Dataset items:
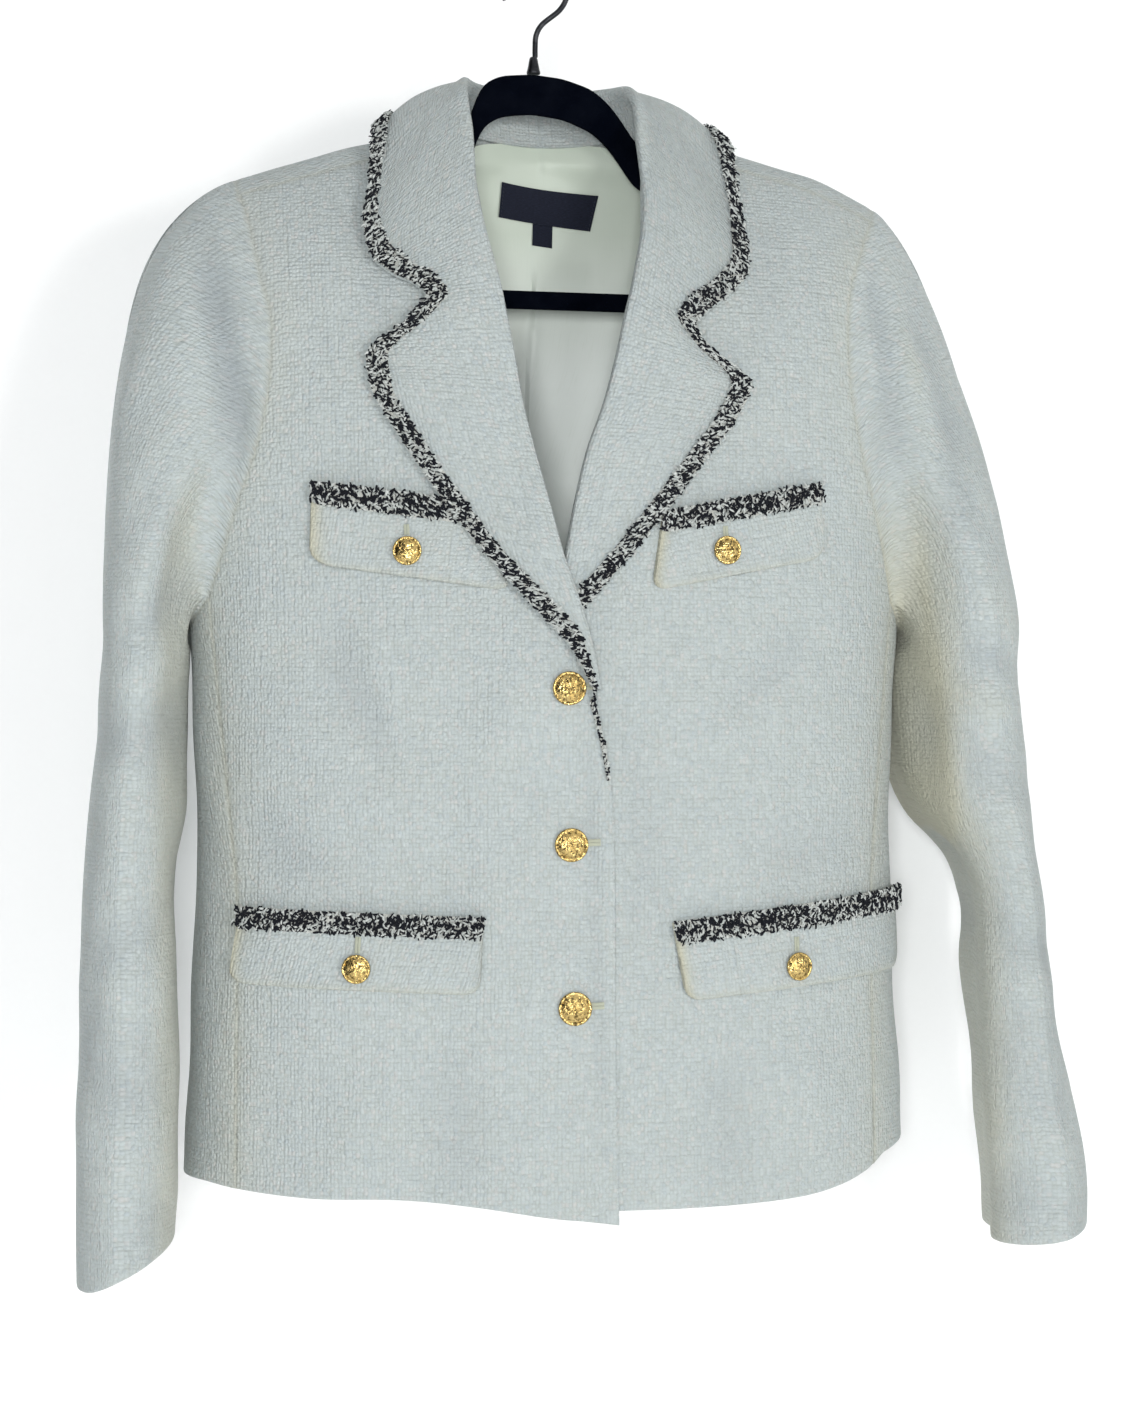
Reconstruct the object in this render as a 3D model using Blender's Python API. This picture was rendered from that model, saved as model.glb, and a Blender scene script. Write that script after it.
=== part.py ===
"""A short tweed jacket hanging on a velvet hanger, at real size.

Sizes below are in millimetres. The origin is the inside top of the hanger's hook, +Z is up and the
jacket's front faces -Y, so the wearer's right side is at -X. Every cloth piece is a wall of its own,
made from one grid of points on the body's surface, with its neighbours a small gap away.
"""
import math

import bmesh
import bpy
from mathutils import Matrix, Vector

MM = 0.001

# Cloth
TWEED = 2.2            # wall of the tweed
SATIN = 1.0            # wall of the lining
LINING_GAP = 2.2       # space between the back and its lining
BRAID = 2.6            # height of the tufted braid
COLLAR = 2.4           # wall of the collar and lapels
SEAM_GAP = 0.2         # each piece stops this far from its seam line
LAPEL_LIFT = 3.7       # outer face of a lapel above the front that it lies on
LAP_LIFT = 3.0         # outer face of the right front above the left one
OVER_LAPEL_LIFT = 3.9  # further lift where it also covers the left lapel
FLAP_LIFT = 3.1        # outer face of a flap above its panel
BRAID_LIFT = 1.0       # under face of the braid above the cloth
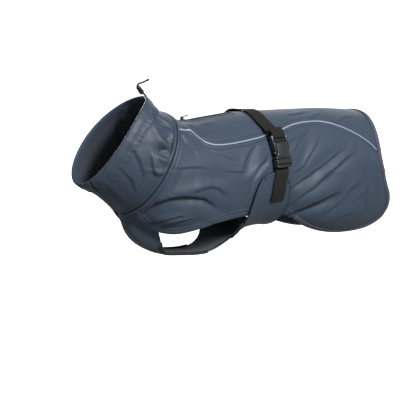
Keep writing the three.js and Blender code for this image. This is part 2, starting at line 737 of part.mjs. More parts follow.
// A plate with rounded corners and bevelled edges, width across and thick through.
function plate(width, y0, y1, thick, corner, bevel) {
  const shape = new THREE.Shape();
  const w = width / 2 - bevel;
  const [a, b] = [y0 + bevel, y1 - bevel];
  const r = corner - bevel;
  shape.moveTo(-w + r, a);
  shape.lineTo(w - r, a);
  shape.absarc(w - r, a + r, r, -Math.PI / 2, 0, false);
  shape.absarc(w - r, b - r, r, 0, Math.PI / 2, false);
  shape.absarc(-w + r, b - r, r, Math.PI / 2, Math.PI, false);
  shape.absarc(-w + r, a + r, r, Math.PI, Math.PI * 1.5, false);
  const depth = thick - 2 * bevel;
  const edges = { bevelThickness: bevel, bevelSize: bevel, bevelSegments: 1 };
  const geometry = new THREE.ExtrudeGeometry(shape, { depth, curveSegments: 3, ...edges });
  return manifoldOf(geometry.translate(0, 0, -depth / 2));
}

const bar = (width, y, z, size) => {
  const rod = wasm.Manifold.cylinder(width, size / 2, size / 2, 10, true);
  return rod.rotate([0, 90, 0]).translate([0, y, z]);
};

// Socket half: two bars above a hollow body with a notch on each side for the prongs.
function socket() {
  const body = plate(BUCKLE_WIDTH, -17, 9, BUCKLE_THICK, 3, 1.2);
  const loop = plate(BUCKLE_WIDTH, TOP_BAR.y - 2, -12, 6, 2.5, 0.8);
  const arms = loop.subtract(block(26, TOP_BAR.y - 3, -17, 8));
  const rod = bar(28, TOP_BAR.y, TOP_BAR.z, TOP_BAR.size);
  const bars = rod.add(plate(28, -21.3, -17.9, 4.4, 1.2, 0.6));
  const hollow = block(25.6, -12.5, 9.5, 5.4);
  const notch = box(11.6, 20, -5.4, 5.6, -6, 6).add(box(-20, -11.6, -5.4, 5.6, -6, 6));
  return body.add(arms).add(bars).subtract(hollow).subtract(notch);
}

// Plug half: a raised cross body over the bar its webbing is sewn round, an end bar, and two
// prongs with a tongue between them inside the socket.
function plug() {
  const thin = plate(BUCKLE_WIDTH - 0.5, 9.4, 16.6, 3.6, 1.7, 1.2).translate([0, 0, 2.9]);
  const last = plate(BUCKLE_WIDTH - 1, 18, 22, 3.2, 1.9, 0.9).translate([0, 0, 2.6]);
  const arm = box(13.4, 15, 9.6, 21, -4.2, 3.4);
  const prong = box(8.6, 11.4, -8, 9.5, -2.3, 2.3).add(box(11, 14.4, -4.8, 3.2, -2.3, 2.3));
  const tongue = box(-2.5, 2.5, -6, 9.6, -2.3, 2.3).add(box(-11.4, 11.4, 9.35, 9.65, -2.3, 3));
  const sides = arm.add(arm.mirror([1, 0, 0])).add(prong).add(prong.mirror([1, 0, 0]));
  return thin.add(last).add(sides).add(bar(28, LOW_BAR.y, LOW_BAR.z, LOW_BAR.size)).add(tongue);
}

function lowerStrap() {
  const lying = [115, 109, 103, 97].map((v) => laid(v, FLAP_TOP, STRAP_LOW_X));
  const rise = [laid(91, FLAP_TOP, STRAP_LOW_X + 2), laid(86.5, FLAP_TOP + 0.2, STRAP_LOW_X + 4)];
  return webbing([...lying, ...rise, ...strapEnd(LOW_BAR, 7)]);
}

// Zip of the lead opening: a tape under the slit with its closed teeth standing in it.
const ZIP_ROWS = [
  { d: -ZIP_TAPE_WIDTH / 2, up: 0 },
  { d: -1.3, up: 0 },
  { d: -0.9, up: 1.1 },
  { d: 0.9, up: 1.1 },
  { d: 1.3, up: 0 },
  { d: ZIP_TAPE_WIDTH / 2, up: 0 },
];

function zipTape() {
  const xs = [SLIT_FROM - 2, ...steps(8, SLIT_FROM + 12, SLIT_TO - 16), SLIT_TO + 2];
  const rows = ZIP_ROWS.map((_, j) => j);
  return clothWall(xs, rows, (x, j, face) => {
    const { d, up } = ZIP_ROWS[j];
    const teeth = x > SLIT_FROM && x < SLIT_TO ? up : 0;
    return onCoat(x, SLIT_V + d / 1.55, face ? teeth - 0.7 : -1.5);
  });
}

// The slider's frame: x towards the tail, y to the right side, z out from the back.
function sliderFrame() {
  const along = onFlat(SLIDER_X + 2, SLIT_V, 0).sub(onFlat(SLIDER_X - 2, SLIT_V, 0)).normalize();
  const out = onFlat(SLIDER_X, SLIT_V, 1).sub(onFlat(SLIDER_X, SLIT_V, 0)).normalize();
  const frame = new THREE.Matrix4().makeBasis(along, out.clone().cross(along), out);
  return frame.setPosition(onFlat(SLIDER_X, SLIT_V, WALL + GAP));
}

// Slider body with two ears and the pin that the pull hangs on.
function slider() {
  const body = plate(7, -4.5, 4.5, 2.4, 2, 0.5).rotate([0, 0, 90]).translate([0, 0, 1.3]);
  const ear = box(-4, -1, 1.6, 2.6, 2, 5.7);
  const pin = bar(4.4, 0, 0, 1.2).rotate([0, 0, 90]).translate([PIN.x, 0, PIN.z]);
  return body.add(ear).add(ear.mirror([0, 1, 0])).add(pin);
}

// Pull tab: an eye round the pin and a narrow bar that lifts from it.
function pull() {
  const eye = wasm.Manifold.cylinder(2.6, 1.6, 1.6, 14, true).rotate([90, 0, 0]);
  const hole = wasm.Manifold.cylinder(4, 0.95, 0.95, 14, true).rotate([90, 0, 0]);
  const tab = box(0, PULL_LENGTH - 2, -1.2, 1.2, -0.6, 0.6);
  const end = wasm.Manifold.cylinder(1.2, 2.1, 2.1, 14, true).translate([PULL_LENGTH - 2, 0, 0]);
  const whole = eye.add(tab).add(end).subtract(hole);
  return whole.rotate([0, -PULL_REST, 0]).translate([PIN.x, 0, PIN.z]);
}

// Drawcord: out of the channel at the nape, through its lock and back in a short free end.
function cordPath() {
  const start = onCoat(-143, 0, WALL + GAP + CHANNEL_WALL + GAP + CORD / 2 + 0.2);
  return [start, ...CORD_ROWS.map(({ x, y, z }) => new THREE.Vector3(x, y, z))];
}

function tube(points, radius, sides) {
  const curve = new THREE.CatmullRomCurve3(points, false, "centripetal");
  const count = 22;
  const frames = curve.computeFrenetFrames(count, false);
  const turns = steps(sides - 1, 0, 360 - 360 / sides);
  const sections = steps(count).map((s, i) => {
    const p = curve.getPointAt(s);
    return turns.map((a) => {
      const ring = frames.normals[i].clone().multiplyScalar(radius * Math.cos(rad(a)));
      return p.clone().add(ring.addScaledVector(frames.binormals[i], radius * Math.sin(rad(a))));
    });
  });
  return sweep(sections, turns.map((a) => new THREE.Vector2(Math.cos(rad(a)), Math.sin(rad(a)))));
}

function cordLock() {
  const [a, b] = cordPath().slice(2, 4);
  const out = b.clone().sub(a).normalize();
  const side = new THREE.Vector3(0, 1, 0);
  const frame = new THREE.Matrix4().makeBasis(side.clone().cross(out).normalize(), side, out);
  frame.setPosition(a.clone().lerp(b, 0.46));
  const length = 12.4;
  const body = wasm.Manifold.cylinder(length, 3.6, 3.2, 16, true);
  const hole = wasm.Manifold.cylinder(length + 2, CORD / 2 + 1, CORD / 2 + 1, 12, true);
  return geometryFrom(body.subtract(hole), frame);
}

coat.add(meshOf("back_panel", backPanel(), FABRIC));
coat.add(meshOf("side_panel_left", sidePanel(1), FABRIC));
coat.add(meshOf("side_panel_right", sidePanel(-1), FABRIC));
coat.add(meshOf("piping_left", piping(1), REFLECTIVE));
coat.add(meshOf("piping_right", piping(-1), REFLECTIVE));
const rearBinding = trim(rearStations(), -1, onCoat, bindingLoop(0, WALL, BINDING_DEPTH));
coat.add(meshOf("rear_binding", rearBinding, TRIM));
coat.add(meshOf("collar", collarWall(COLLAR_COLUMNS, COLLAR_ROWS, 0, WALL), COLLAR));
coat.add(meshOf("collar_channel", collarChannel(), COLLAR));
const neckLining = collarWall(COLLAR_COLUMNS, COLLAR_ROWS, -GAP - LINING, -GAP);
coat.add(meshOf("collar_lining", neckLining, BLACK_LINING));
coat.add(meshOf("strap_upper", upperStrap(), WEBBING));
coat.add(meshOf("strap_lower", lowerStrap(), WEBBING));
coat.add(meshOf("buckle_socket", geometryFrom(socket(), buckleFrame()), PLASTIC));
coat.add(meshOf("buckle_plug", geometryFrom(plug(), buckleFrame()), PLASTIC));
coat.add(meshOf("belly_panel", bellyPanel(), FABRIC));
coat.add(meshOf("belly_lining", bellyLining(), BLACK_LINING));
coat.add(meshOf("bib_binding_left", bibBinding(1), TRIM));
coat.add(meshOf("bib_binding_right", bibBinding(-1), TRIM));
coat.add(meshOf("zip_tape", zipTape(), TRIM));
coat.add(meshOf("zip_slider", geometryFrom(slider(), sliderFrame()), METAL));
coat.add(meshOf("zip_pull", geometryFrom(pull(), sliderFrame()), METAL));
coat.add(meshOf("drawcord", tube(cordPath(), CORD / 2, 8), CORD_BLACK));
coat.add(meshOf("cord_lock", cordLock(), CORD_BLACK));
coat.position.copy(onFlat(CARRY_X, 0, 0)).negate();

const root = new THREE.Group();
root.add(coat);
export default root;
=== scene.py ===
import json
import logging
import math
from dataclasses import dataclass
from enum import Enum
from typing import Callable, Iterable, Sequence

import bmesh
import bpy
import numpy as np
from mathutils import Matrix, Vector

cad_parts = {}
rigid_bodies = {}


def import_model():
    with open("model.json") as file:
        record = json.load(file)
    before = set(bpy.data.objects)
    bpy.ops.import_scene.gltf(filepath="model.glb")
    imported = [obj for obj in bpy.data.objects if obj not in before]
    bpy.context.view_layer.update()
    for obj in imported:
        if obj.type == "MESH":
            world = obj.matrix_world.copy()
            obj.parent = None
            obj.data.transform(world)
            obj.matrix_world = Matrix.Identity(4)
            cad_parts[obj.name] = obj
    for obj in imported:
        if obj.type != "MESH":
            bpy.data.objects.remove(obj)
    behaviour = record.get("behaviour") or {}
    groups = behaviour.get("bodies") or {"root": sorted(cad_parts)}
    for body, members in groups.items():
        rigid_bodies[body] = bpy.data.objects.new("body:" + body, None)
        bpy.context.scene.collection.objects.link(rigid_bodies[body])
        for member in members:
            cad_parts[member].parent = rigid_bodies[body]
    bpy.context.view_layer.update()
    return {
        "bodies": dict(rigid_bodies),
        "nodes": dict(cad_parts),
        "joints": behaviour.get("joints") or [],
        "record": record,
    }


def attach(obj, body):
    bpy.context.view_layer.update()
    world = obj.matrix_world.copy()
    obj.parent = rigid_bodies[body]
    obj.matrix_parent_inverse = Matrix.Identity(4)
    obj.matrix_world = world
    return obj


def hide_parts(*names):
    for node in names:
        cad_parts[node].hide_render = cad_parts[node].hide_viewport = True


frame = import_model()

LOG = logging.getLogger("dog_raincoat")

# Sizes in millimetres, the same as in the solid model. The form's own frame is shifted so that
# the mount under the back lies at the origin.
MM = 0.001
SHIFT = np.array([60.0, 0.0, 127.0])
WALL = 1.5
HEM_EXTRA = 1.0
GAP = 0.3
BINDING_DEPTH = 7.5
CHANNEL_WIDTH = 25.0
CHANNEL_TOP = 3.0
FLAP_LEVEL = WALL + HEM_EXTRA + 0.9
FLAP_TOP = FLAP_LEVEL + WALL + 2 * GAP
STRAP_WIDTH = 25.0
STRAP_WALL = 1.6
STRAP_X = 92.0
STRAP_LOW_X = 89.0
BUCKLE_X = 94.0
BUCKLE_V = 69.0
BUCKLE_OUT = 8.0
BUCKLE_WIDTH = 30.5
SLIT_FROM = -62.0
SLIT_TO = 56.0
SLIT_V = 4.0
SLIT_HALF = 1.7
ZIP_TAPE_WIDTH = 22.0
SLIDER_X = -58.0
PIN_X = -2.5
PIN_Z = 4.5
PULL_LENGTH = 11.0
PULL_REST = 24.0
CORD = 2.7
COLLAR_SEAM_X = -105.0
RIM_X = -156.0
MM_PER_DEGREE = 1.35
FAR_SHIFT = 7.0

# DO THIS
Only the lines running from the line with "2, 8), CORD_BLACK));" through the line with "imported = [obj" should be repeated, exactly and with both ends kept.

# EXERCISE RESPONSE
coat.add(meshOf("drawcord", tube(cordPath(), CORD / 2, 8), CORD_BLACK));
coat.add(meshOf("cord_lock", cordLock(), CORD_BLACK));
coat.position.copy(onFlat(CARRY_X, 0, 0)).negate();

const root = new THREE.Group();
root.add(coat);
export default root;
=== scene.py ===
import json
import logging
import math
from dataclasses import dataclass
from enum import Enum
from typing import Callable, Iterable, Sequence

import bmesh
import bpy
import numpy as np
from mathutils import Matrix, Vector

cad_parts = {}
rigid_bodies = {}


def import_model():
    with open("model.json") as file:
        record = json.load(file)
    before = set(bpy.data.objects)
    bpy.ops.import_scene.gltf(filepath="model.glb")
    imported = [obj for obj in bpy.data.objects if obj not in before]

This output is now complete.